Scaling Impact Across Five Boroughs

The distribution of 1,500 free tickets represents a small fraction of annual theatergoers, yet it establishes a precedent and a narrative. As Mamdani consolidates power and develops administration priorities, investments in cultural access are likely to expand. The festival’s presence across multiple boroughs and venues demonstrates that cultural democracy is achievable at scale when institutions and government align. Moving forward, observers will watch whether Mamdani institutionalizes mechanisms for ongoing arts access or treats this as a one-time collaboration.

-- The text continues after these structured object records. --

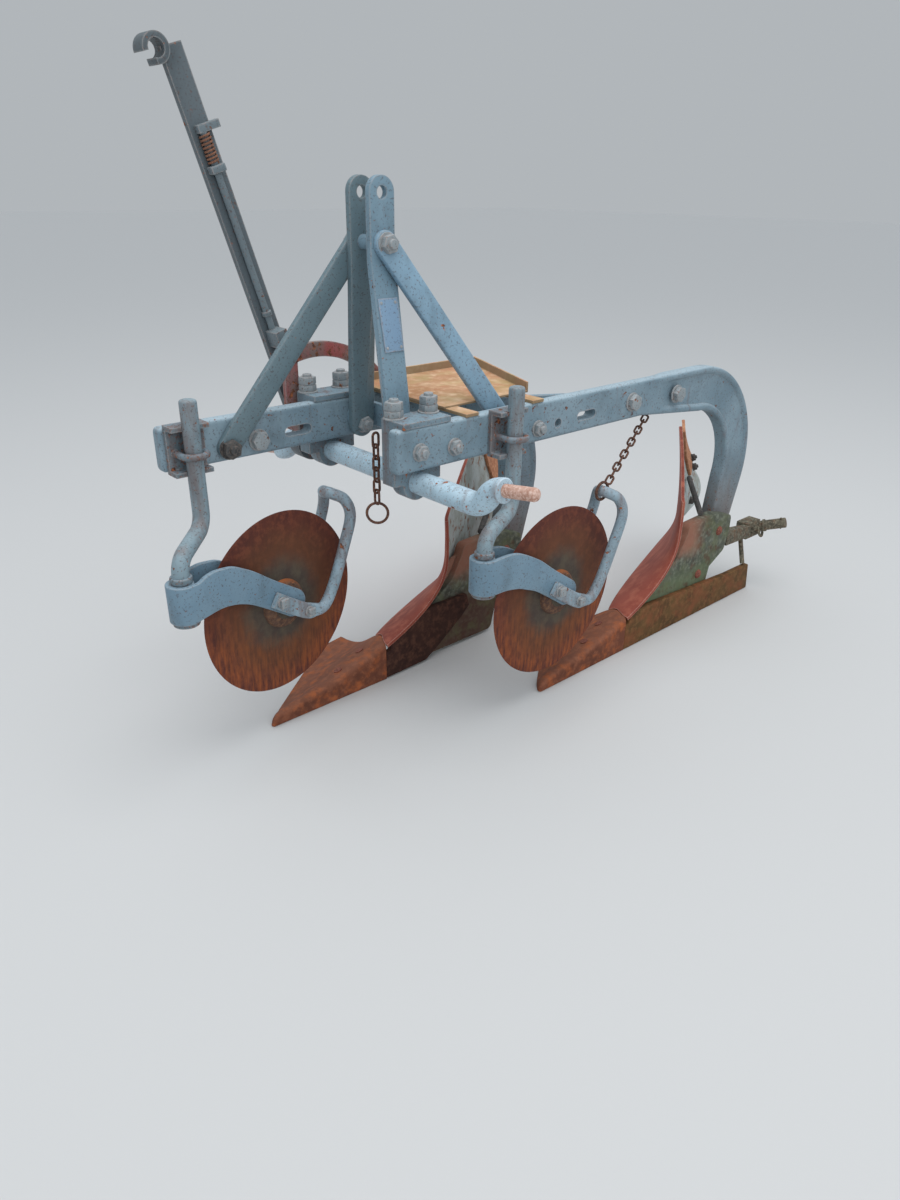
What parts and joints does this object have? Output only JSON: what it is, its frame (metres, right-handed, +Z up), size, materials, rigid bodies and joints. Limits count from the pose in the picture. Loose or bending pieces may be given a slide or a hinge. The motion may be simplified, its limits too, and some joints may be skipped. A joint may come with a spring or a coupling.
{
  "type": "two-furrow mounted moldboard plough",
  "caption": "Mounted moldboard plough with two right-turning bodies, disc coulters, levelling lever and three-point headstock.",
  "frame": {"origin": "on the floor under the middle of the plough", "axes": "+Y to the rear, against travel; +X to the plough's left, the unploughed land side; +Z up"},
  "size_m": [0.8048, 1.7189, 1.189],
  "materials": {
    "blue_grey_paint": "old brushed paint, chipped to rust at its edges",
    "worn_plate_paint": "painted over, blank",
    "red_rusted_paint": "flaked red paint over rust",
    "rusted_tray_sheet": "dry tan rust",
    "rusted_chain": "dark rust",
    "green_brown_cast": "cast iron with thin green and brown weathering",
    "orange_rust_share": "even orange-brown rust on worn steel",
    "olive_brown_steel": "olive-brown rust on worn steel",
    "dark_iron": "dark grey worn iron",
    "dark_red_disc": "dark red-brown rust with a grey middle"
  },
  "bodies": {
    "root": {"left_beam": "blue_grey_paint", "right_beam": "blue_grey_paint", "front_brace": "blue_grey_paint", "rear_brace": "blue_grey_paint", "left_upright": "blue_grey_paint", "right_upright": "blue_grey_paint", "left_stay": "blue_grey_paint", "right_stay": "blue_grey_paint", "mast_spacer": "blue_grey_paint", "name_plate": "worn_plate_paint", "left_shaft_bracket": "blue_grey_paint", "right_shaft_bracket": "blue_grey_paint", "quadrant": "red_rusted_paint", "tray": "rusted_tray_sheet", "hanging_chain": "rusted_chain", "rear_chain": "rusted_chain", "rear_frog": "green_brown_cast", "front_frog": "green_brown_cast", "rear_share": "orange_rust_share", "front_share": "orange_rust_share", "rear_landside": "olive_brown_steel", "front_landside": "olive_brown_steel", "rear_mouldboard": "orange_rust_share", "front_mouldboard": "orange_rust_share", "rear_tail_piece": "orange_rust_share", "front_tail_piece": "orange_rust_share", "rear_board_stay": "dark_iron", "front_board_stay": "dark_iron", "furrow_wheel_stub": "green_brown_cast", "rear_clamp": "blue_grey_paint", "front_clamp": "blue_grey_paint", "rear_stalk": "blue_grey_paint", "front_stalk": "blue_grey_paint"},
    "cross_shaft": {"cross_shaft": "blue_grey_paint", "lever": "dark_iron", "lever_latch": "dark_iron"},
    "rear_yoke": {"rear_yoke": "blue_grey_paint", "rear_guard": "blue_grey_paint"},
    "front_yoke": {"front_yoke": "blue_grey_paint", "front_guard": "blue_grey_paint"},
    "rear_disc": {"rear_disc": "dark_red_disc"},
    "front_disc": {"front_disc": "dark_red_disc"}
  },
  "joints": [
    {"name": "shaft_turn", "type": "hinge", "parent": "root", "child": "cross_shaft", "pos_m": [0, -0.43976, 0.518], "axis": [1, 0, 0], "range_deg": [-50, 2]},
    {"name": "rear_swivel", "type": "hinge", "parent": "root", "child": "rear_yoke", "pos_m": [0.21024, -0.36039, 0.3], "axis": [0, 0, 1], "range_deg": [-3, 10], "deforming": ["rear_chain"]},
    {"name": "front_swivel", "type": "hinge", "parent": "root", "child": "front_yoke", "pos_m": [-0.01707, -0.83247, 0.3], "axis": [0, 0, 1], "range_deg": [-10, 10]},
    {"name": "rear_disc_spin", "type": "hinge", "parent": "rear_yoke", "child": "rear_disc", "pos_m": [0.20516, -0.15245, 0.25], "axis": [0.9997, 0.0244, 0], "continuous": true},
    {"name": "front_disc_spin", "type": "hinge", "parent": "front_yoke", "child": "front_disc", "pos_m": [-0.05533, -0.62802, 0.278], "axis": [0.9829, 0.184, 0], "continuous": true}
  ]
}
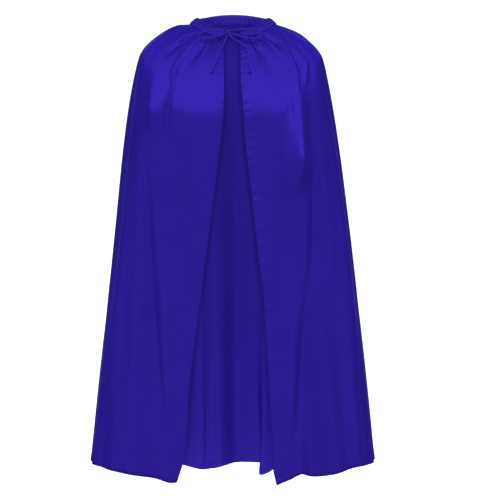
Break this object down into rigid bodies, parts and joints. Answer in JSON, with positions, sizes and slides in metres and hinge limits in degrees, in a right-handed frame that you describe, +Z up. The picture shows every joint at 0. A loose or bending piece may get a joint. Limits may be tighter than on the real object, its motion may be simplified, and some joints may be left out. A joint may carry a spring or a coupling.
{
  "type": "drawstring costume cape",
  "caption": "Long satin costume cape gathered on a neck drawstring tied in a bow, with open front edges and a flared hem.",
  "frame": {"origin": "middle of the neck opening, at the mean height of the drawstring casing", "axes": "+Z up; the front opening and the bow face -Y; +X is the wearer's left"},
  "size_m": [0.666, 0.411, 1.1184],
  "materials": {
    "cape_satin": "blue-violet polyester satin",
    "cord_satin": "blue-violet braided satin cord"
  },
  "bodies": {
    "neck_and_back": {"neck_casing": "cape_satin", "back_panel": "cape_satin", "back_hem": "cape_satin", "left_side_seam": "cape_satin", "right_side_seam": "cape_satin", "left_shoulder_panel": "cape_satin", "right_shoulder_panel": "cape_satin", "left_upper_edge_hem": "cape_satin", "right_upper_edge_hem": "cape_satin", "drawstring": "cord_satin", "bow_knot": "cord_satin"},
    "left_front": {"left_front_panel": "cape_satin", "left_front_hem": "cape_satin", "left_lower_edge_hem": "cape_satin"},
    "right_front": {"right_front_panel": "cape_satin", "right_front_hem": "cape_satin", "right_lower_edge_hem": "cape_satin"},
    "left_bow_loop": {"left_loop": "cord_satin"},
    "right_bow_loop": {"right_loop": "cord_satin"},
    "left_cord_tail": {"left_tail": "cord_satin", "left_tail_knot": "cord_satin"},
    "right_cord_tail": {"right_tail": "cord_satin", "right_tail_knot": "cord_satin"}
  },
  "joints": [
    {"name": "left_front_open", "type": "hinge", "parent": "neck_and_back", "child": "left_front", "pos_m": [0.2365, 0, -0.17], "axis": [-0.1127, 0, 0.9936], "range_deg": [0, 60]},
    {"name": "right_front_open", "type": "hinge", "parent": "neck_and_back", "child": "right_front", "pos_m": [-0.2365, 0, -0.17], "axis": [-0.1127, 0, -0.9936], "range_deg": [0, 60]},
    {"name": "left_loop_lift", "type": "hinge", "parent": "neck_and_back", "child": "left_bow_loop", "pos_m": [-0.011, -0.0945, -0.025], "axis": [0, -0.809, -0.5878], "range_deg": [0, 45]},
    {"name": "right_loop_lift", "type": "hinge", "parent": "neck_and_back", "child": "right_bow_loop", "pos_m": [-0.011, -0.0945, -0.025], "axis": [0, 0.809, 0.5878], "range_deg": [0, 45]},
    {"name": "left_tail_lift", "type": "hinge", "parent": "neck_and_back", "child": "left_cord_tail", "pos_m": [-0.011, -0.0945, -0.025], "axis": [-1, 0, 0], "range_deg": [0, 45]},
    {"name": "right_tail_lift", "type": "hinge", "parent": "neck_and_back", "child": "right_cord_tail", "pos_m": [-0.011, -0.0945, -0.025], "axis": [-1, 0, 0], "range_deg": [0, 45]}
  ]
}
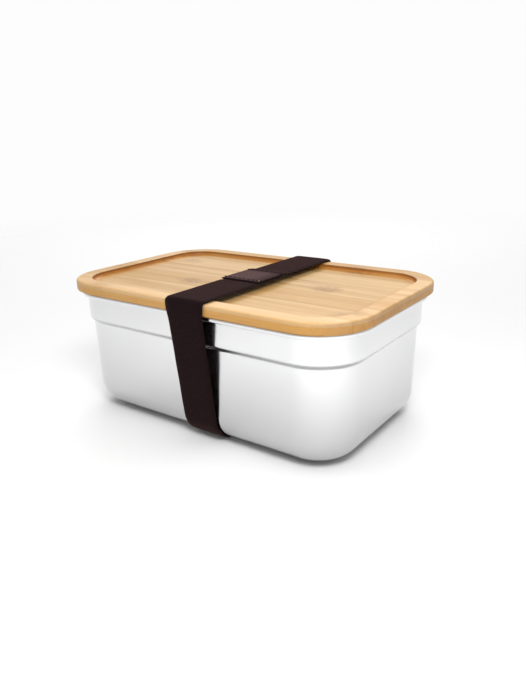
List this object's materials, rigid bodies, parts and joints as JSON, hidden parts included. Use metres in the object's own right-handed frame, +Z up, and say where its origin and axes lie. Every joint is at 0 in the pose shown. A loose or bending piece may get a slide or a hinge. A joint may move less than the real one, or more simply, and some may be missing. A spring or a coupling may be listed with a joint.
{
  "type": "lunch box",
  "caption": "Rectangular steel food box with a bamboo lid that lifts off, a sliding divider inside and an elastic band that holds it shut.",
  "frame": {"origin": "middle of the surface that the box stands on, under the middle of the lid; the band under the tray touches it", "axes": "+X along the long side, +Y towards the back long side, +Z up"},
  "size_m": [0.19, 0.1256, 0.0827],
  "materials": {
    "steel": "satin stainless steel sheet, faint drawing lines",
    "bamboo": "oiled caramelised bamboo, fine grain along X",
    "silicone": "milky soft silicone",
    "webbing": "dark brown woven elastic, fine cross ribs",
    "thread": "dark brown twisted thread"
  },
  "bodies": {
    "tray": {"tray_shell": "steel"},
    "lid": {"lid_top_plank_1": "bamboo", "lid_top_plank_2": "bamboo", "lid_top_plank_3": "bamboo", "lid_top_plank_4": "bamboo", "lid_top_plank_5": "bamboo", "lid_top_plank_6": "bamboo", "lid_under_plank_1": "bamboo", "lid_under_plank_2": "bamboo", "lid_under_plank_3": "bamboo", "lid_under_plank_4": "bamboo", "lid_under_plank_5": "bamboo", "lid_seal": "silicone"},
    "divider": {"divider_plate": "steel", "divider_edging": "silicone"},
    "strap": {"strap_under_run": "webbing", "strap_front_span": "webbing", "strap_back_span": "webbing"},
    "strap_top": {"strap_top_front_run": "webbing", "strap_top_back_run": "webbing", "strap_stitches": "thread"}
  },
  "joints": [
    {"name": "lid_lift", "type": "slide", "parent": "tray", "child": "lid", "axis": [0, 0, 1], "range_m": [0, 0.03]},
    {"name": "divider_slide", "type": "slide", "parent": "tray", "child": "divider", "axis": [1, 0, 0], "range_m": [-0.09, 0.03]},
    {"name": "strap_slide", "type": "slide", "parent": "tray", "child": "strap", "axis": [1, 0, 0], "range_m": [-0.12, 0.105]},
    {"name": "strap_stretch", "type": "slide", "parent": "strap", "child": "strap_top", "axis": [0, 0, 1], "range_m": [0, 0.03], "stiffness_N_per_m": 100, "springref_m": -0.03, "deforming": ["strap_front_span", "strap_back_span"]}
  ],
  "couplings": [
    {"joint": "strap_stretch", "follows": "lid_lift", "ratio": 1}
  ]
}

Broader Implications for Urban Cultural Policy

Cities across America struggle to maintain cultural vitality while managing gentrification and displacement. Arts organizations increasingly recognize their role in either accelerating or resisting these trends. When tickets are expensive, cultural institutions become engines of gentrification, attracting investment and affluent residents while pricing out longtime communities. Free and affordable programming, by contrast, can help anchor neighborhoods and strengthen community cohesion. Mamdani’s early embrace of this model may influence how other progressive mayors approach cultural investment. Read more about the ticket giveaway at NYC Mayor’s Office official announcement, which documents the full scope of the Under the Radar for All initiative. The mayor has signaled that arts access remains a priority even as housing, employment, and public safety dominate headlines. For working New Yorkers, that means the city they fought to afford can still offer moments of transcendence, imagination, and collective experience.